:: EXERCISE OBJECTIVE ::
The material below contains a line with "FLOOR_TOP, DOOR_HEAD_Z, False))" and a line with "record = json.load(file)". Copy exactly those two lines and all lines between them.

:: DATASET EXTRACT ::
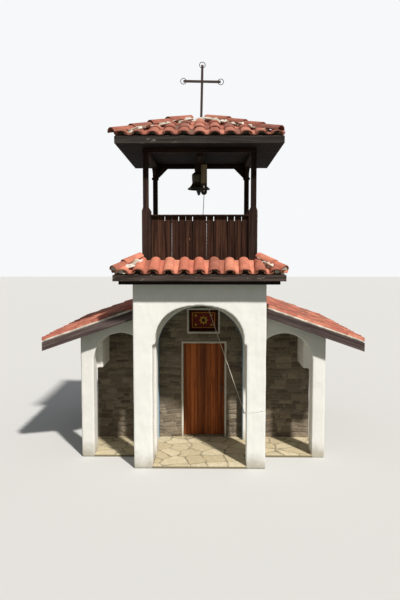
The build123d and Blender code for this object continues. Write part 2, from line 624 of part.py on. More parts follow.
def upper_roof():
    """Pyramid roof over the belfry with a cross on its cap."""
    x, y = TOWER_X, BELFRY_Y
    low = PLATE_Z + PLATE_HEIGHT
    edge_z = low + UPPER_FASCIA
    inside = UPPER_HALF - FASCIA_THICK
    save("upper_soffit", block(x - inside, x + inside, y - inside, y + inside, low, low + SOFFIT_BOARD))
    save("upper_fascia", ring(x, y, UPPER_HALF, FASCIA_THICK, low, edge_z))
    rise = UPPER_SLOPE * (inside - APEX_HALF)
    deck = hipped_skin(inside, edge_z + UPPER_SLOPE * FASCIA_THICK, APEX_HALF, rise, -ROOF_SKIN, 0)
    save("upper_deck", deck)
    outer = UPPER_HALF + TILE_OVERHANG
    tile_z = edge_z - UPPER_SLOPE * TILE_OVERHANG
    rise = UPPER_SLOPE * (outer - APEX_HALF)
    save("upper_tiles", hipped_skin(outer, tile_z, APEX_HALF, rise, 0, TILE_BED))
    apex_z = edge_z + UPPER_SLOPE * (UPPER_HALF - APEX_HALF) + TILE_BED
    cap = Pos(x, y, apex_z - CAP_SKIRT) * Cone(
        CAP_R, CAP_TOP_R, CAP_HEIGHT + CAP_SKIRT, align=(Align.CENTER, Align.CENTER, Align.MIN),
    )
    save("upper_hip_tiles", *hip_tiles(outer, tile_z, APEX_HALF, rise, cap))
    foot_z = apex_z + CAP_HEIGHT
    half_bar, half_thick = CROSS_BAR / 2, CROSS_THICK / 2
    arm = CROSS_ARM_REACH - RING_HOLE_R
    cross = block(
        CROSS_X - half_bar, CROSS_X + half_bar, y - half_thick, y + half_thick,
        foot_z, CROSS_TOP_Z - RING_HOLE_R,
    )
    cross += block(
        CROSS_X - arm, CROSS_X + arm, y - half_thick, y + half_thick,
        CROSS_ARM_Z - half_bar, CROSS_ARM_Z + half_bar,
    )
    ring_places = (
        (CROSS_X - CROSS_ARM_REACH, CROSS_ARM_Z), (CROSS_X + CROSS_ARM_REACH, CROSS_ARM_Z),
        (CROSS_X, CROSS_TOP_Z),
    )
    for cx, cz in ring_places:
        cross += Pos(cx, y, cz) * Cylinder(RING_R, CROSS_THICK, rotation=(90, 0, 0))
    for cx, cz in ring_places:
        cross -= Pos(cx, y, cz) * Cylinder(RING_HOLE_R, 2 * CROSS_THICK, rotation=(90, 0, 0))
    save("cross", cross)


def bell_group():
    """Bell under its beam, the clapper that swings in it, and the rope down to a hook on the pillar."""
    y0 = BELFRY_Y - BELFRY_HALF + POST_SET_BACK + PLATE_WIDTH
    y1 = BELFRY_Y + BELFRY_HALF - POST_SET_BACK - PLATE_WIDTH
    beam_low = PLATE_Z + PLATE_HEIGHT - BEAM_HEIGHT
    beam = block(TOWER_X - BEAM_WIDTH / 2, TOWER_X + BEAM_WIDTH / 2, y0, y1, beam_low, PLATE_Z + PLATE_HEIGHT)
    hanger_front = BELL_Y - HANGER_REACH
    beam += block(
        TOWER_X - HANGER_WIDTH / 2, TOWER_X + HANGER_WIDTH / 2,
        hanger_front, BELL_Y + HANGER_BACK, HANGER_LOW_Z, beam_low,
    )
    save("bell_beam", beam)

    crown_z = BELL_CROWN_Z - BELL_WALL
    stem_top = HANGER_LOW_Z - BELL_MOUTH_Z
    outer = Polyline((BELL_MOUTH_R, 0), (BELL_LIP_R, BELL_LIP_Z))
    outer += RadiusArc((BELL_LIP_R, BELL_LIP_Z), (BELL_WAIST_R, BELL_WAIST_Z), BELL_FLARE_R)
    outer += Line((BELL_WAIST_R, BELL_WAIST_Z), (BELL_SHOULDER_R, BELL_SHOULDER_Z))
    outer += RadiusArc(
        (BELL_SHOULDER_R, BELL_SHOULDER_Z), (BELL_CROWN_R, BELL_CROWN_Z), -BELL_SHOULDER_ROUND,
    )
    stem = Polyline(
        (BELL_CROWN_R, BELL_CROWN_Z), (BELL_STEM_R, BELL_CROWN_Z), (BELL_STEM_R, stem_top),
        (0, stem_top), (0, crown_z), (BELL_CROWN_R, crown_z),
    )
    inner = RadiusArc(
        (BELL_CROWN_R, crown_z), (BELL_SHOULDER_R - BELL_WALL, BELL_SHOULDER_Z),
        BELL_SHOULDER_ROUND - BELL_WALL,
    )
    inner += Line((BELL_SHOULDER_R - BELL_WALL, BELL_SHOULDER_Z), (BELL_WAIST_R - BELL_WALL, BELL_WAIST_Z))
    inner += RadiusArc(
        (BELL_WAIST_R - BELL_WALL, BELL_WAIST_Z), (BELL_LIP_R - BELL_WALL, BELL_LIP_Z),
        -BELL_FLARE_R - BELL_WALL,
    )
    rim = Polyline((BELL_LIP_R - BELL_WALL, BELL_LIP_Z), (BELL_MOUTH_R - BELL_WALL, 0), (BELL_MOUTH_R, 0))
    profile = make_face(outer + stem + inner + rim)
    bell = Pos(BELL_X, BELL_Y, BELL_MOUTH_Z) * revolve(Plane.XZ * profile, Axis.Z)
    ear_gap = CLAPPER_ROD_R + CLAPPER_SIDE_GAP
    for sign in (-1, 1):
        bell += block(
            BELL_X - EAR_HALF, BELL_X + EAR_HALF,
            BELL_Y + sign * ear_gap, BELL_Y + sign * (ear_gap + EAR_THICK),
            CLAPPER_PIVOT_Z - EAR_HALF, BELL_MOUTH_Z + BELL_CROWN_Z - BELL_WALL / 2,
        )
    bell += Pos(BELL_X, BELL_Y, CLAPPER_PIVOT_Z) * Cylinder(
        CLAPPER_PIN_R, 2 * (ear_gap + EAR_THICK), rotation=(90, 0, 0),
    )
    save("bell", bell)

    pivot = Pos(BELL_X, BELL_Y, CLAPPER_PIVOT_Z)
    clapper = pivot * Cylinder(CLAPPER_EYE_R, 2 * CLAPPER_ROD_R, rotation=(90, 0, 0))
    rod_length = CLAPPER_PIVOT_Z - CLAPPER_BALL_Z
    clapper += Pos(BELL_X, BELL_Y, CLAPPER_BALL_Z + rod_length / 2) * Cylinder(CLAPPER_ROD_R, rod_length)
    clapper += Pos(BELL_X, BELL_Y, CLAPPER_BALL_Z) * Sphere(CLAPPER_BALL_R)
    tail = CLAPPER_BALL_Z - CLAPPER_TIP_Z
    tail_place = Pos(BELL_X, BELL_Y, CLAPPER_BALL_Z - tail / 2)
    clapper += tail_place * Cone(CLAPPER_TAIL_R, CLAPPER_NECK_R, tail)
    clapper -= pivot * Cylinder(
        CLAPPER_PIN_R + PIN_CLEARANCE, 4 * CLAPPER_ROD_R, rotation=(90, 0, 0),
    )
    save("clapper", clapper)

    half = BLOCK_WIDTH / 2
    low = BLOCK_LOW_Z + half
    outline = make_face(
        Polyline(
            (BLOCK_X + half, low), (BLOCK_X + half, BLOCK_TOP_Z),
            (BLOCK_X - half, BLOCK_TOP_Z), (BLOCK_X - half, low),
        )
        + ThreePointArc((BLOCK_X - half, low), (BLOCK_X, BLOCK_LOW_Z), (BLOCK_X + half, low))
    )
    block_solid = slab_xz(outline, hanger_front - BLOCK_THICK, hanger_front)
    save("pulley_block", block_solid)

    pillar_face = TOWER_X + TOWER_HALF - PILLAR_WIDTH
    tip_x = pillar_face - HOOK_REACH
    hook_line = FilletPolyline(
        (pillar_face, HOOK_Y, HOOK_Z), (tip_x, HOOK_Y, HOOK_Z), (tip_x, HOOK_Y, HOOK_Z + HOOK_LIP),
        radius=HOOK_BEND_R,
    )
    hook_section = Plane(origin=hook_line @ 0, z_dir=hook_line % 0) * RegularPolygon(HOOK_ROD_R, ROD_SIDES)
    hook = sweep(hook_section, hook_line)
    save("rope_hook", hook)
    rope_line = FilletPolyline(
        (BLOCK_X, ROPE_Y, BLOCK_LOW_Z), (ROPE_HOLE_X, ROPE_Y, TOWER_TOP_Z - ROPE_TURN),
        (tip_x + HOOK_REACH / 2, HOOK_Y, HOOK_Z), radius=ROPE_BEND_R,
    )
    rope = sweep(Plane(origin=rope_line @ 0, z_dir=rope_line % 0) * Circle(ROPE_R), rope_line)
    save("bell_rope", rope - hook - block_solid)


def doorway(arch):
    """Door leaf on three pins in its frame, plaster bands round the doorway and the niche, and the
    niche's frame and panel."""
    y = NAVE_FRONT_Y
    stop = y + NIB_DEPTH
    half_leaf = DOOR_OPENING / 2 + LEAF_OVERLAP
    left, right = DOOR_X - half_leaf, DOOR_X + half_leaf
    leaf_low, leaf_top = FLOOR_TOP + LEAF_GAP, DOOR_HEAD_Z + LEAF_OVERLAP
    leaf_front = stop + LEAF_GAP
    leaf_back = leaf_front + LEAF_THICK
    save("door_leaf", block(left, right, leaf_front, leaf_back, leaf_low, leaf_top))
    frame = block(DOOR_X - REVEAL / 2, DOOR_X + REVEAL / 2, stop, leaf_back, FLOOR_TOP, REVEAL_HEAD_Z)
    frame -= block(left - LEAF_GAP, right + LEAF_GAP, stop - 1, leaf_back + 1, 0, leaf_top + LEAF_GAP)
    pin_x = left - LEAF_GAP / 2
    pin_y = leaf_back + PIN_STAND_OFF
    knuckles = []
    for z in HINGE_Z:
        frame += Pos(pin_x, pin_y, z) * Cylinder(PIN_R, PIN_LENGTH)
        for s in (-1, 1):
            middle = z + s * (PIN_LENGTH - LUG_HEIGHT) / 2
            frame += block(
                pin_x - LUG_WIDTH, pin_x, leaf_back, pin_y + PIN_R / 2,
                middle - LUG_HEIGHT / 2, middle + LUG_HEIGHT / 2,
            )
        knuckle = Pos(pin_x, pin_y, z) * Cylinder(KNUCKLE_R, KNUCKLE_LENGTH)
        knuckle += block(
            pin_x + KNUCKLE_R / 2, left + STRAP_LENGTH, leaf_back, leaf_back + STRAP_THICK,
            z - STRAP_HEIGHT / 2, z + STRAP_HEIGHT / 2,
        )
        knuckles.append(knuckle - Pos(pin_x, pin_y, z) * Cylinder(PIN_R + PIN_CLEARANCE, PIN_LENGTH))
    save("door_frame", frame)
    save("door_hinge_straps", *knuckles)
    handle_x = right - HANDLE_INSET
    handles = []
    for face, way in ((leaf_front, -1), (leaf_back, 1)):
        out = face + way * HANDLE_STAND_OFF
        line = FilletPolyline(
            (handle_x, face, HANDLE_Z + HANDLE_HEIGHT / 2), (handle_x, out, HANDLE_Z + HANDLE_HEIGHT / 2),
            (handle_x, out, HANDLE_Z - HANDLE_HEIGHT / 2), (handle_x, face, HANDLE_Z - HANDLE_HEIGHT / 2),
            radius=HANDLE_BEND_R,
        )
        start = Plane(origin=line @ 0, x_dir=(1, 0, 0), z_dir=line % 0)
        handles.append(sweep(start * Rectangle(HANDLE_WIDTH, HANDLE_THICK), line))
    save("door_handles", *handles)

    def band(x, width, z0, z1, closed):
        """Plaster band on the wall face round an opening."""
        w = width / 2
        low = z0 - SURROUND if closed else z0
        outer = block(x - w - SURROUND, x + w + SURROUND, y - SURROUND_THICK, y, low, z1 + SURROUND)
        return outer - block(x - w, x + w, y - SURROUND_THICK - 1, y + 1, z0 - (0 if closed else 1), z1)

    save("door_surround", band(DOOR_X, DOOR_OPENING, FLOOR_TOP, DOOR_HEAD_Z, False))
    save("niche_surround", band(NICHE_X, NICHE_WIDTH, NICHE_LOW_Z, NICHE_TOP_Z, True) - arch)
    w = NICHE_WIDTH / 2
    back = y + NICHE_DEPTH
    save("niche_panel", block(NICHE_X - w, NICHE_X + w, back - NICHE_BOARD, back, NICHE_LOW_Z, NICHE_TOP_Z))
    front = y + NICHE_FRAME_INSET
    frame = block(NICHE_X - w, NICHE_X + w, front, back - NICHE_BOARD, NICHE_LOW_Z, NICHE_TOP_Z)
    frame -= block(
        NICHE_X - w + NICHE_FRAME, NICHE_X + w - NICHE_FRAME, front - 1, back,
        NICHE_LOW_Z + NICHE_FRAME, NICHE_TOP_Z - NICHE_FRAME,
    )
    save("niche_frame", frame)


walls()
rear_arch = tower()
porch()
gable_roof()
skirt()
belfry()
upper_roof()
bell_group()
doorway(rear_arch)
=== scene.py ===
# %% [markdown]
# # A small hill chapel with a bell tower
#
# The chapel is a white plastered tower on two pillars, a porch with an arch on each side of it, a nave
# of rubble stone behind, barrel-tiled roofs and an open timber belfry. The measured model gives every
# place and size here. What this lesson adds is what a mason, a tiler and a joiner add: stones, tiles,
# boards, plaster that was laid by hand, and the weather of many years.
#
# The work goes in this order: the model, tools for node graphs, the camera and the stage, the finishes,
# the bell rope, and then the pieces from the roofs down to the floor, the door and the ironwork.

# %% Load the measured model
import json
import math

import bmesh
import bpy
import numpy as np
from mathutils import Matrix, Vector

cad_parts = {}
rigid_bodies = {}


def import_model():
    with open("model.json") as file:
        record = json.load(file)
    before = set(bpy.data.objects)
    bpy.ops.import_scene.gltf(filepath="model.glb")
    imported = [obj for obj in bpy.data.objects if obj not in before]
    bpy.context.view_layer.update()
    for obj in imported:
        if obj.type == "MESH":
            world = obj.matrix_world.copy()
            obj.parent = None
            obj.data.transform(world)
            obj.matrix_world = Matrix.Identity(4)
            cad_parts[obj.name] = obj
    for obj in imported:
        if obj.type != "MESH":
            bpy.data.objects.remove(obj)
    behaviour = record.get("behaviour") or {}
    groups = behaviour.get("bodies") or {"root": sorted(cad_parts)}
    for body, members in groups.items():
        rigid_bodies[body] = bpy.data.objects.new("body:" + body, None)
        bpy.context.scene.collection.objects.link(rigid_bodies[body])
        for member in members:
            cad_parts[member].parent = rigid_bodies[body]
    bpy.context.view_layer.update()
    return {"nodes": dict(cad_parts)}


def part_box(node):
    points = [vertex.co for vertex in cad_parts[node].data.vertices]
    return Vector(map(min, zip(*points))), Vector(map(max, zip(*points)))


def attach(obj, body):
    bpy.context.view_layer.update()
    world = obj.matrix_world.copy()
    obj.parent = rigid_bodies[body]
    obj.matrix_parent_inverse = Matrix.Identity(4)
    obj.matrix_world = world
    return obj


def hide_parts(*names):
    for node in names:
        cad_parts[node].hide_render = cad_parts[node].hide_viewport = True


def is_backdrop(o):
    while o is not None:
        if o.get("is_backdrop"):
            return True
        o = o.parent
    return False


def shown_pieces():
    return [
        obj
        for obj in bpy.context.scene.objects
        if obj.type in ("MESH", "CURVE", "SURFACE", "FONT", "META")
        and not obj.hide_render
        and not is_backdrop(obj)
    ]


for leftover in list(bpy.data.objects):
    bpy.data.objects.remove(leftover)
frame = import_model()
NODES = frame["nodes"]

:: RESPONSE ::
    save("door_surround", band(DOOR_X, DOOR_OPENING, FLOOR_TOP, DOOR_HEAD_Z, False))
    save("niche_surround", band(NICHE_X, NICHE_WIDTH, NICHE_LOW_Z, NICHE_TOP_Z, True) - arch)
    w = NICHE_WIDTH / 2
    back = y + NICHE_DEPTH
    save("niche_panel", block(NICHE_X - w, NICHE_X + w, back - NICHE_BOARD, back, NICHE_LOW_Z, NICHE_TOP_Z))
    front = y + NICHE_FRAME_INSET
    frame = block(NICHE_X - w, NICHE_X + w, front, back - NICHE_BOARD, NICHE_LOW_Z, NICHE_TOP_Z)
    frame -= block(
        NICHE_X - w + NICHE_FRAME, NICHE_X + w - NICHE_FRAME, front - 1, back,
        NICHE_LOW_Z + NICHE_FRAME, NICHE_TOP_Z - NICHE_FRAME,
    )
    save("niche_frame", frame)


walls()
rear_arch = tower()
porch()
gable_roof()
skirt()
belfry()
upper_roof()
bell_group()
doorway(rear_arch)
=== scene.py ===
# %% [markdown]
# # A small hill chapel with a bell tower
#
# The chapel is a white plastered tower on two pillars, a porch with an arch on each side of it, a nave
# of rubble stone behind, barrel-tiled roofs and an open timber belfry. The measured model gives every
# place and size here. What this lesson adds is what a mason, a tiler and a joiner add: stones, tiles,
# boards, plaster that was laid by hand, and the weather of many years.
#
# The work goes in this order: the model, tools for node graphs, the camera and the stage, the finishes,
# the bell rope, and then the pieces from the roofs down to the floor, the door and the ironwork.

# %% Load the measured model
import json
import math

import bmesh
import bpy
import numpy as np
from mathutils import Matrix, Vector

cad_parts = {}
rigid_bodies = {}


def import_model():
    with open("model.json") as file:
        record = json.load(file)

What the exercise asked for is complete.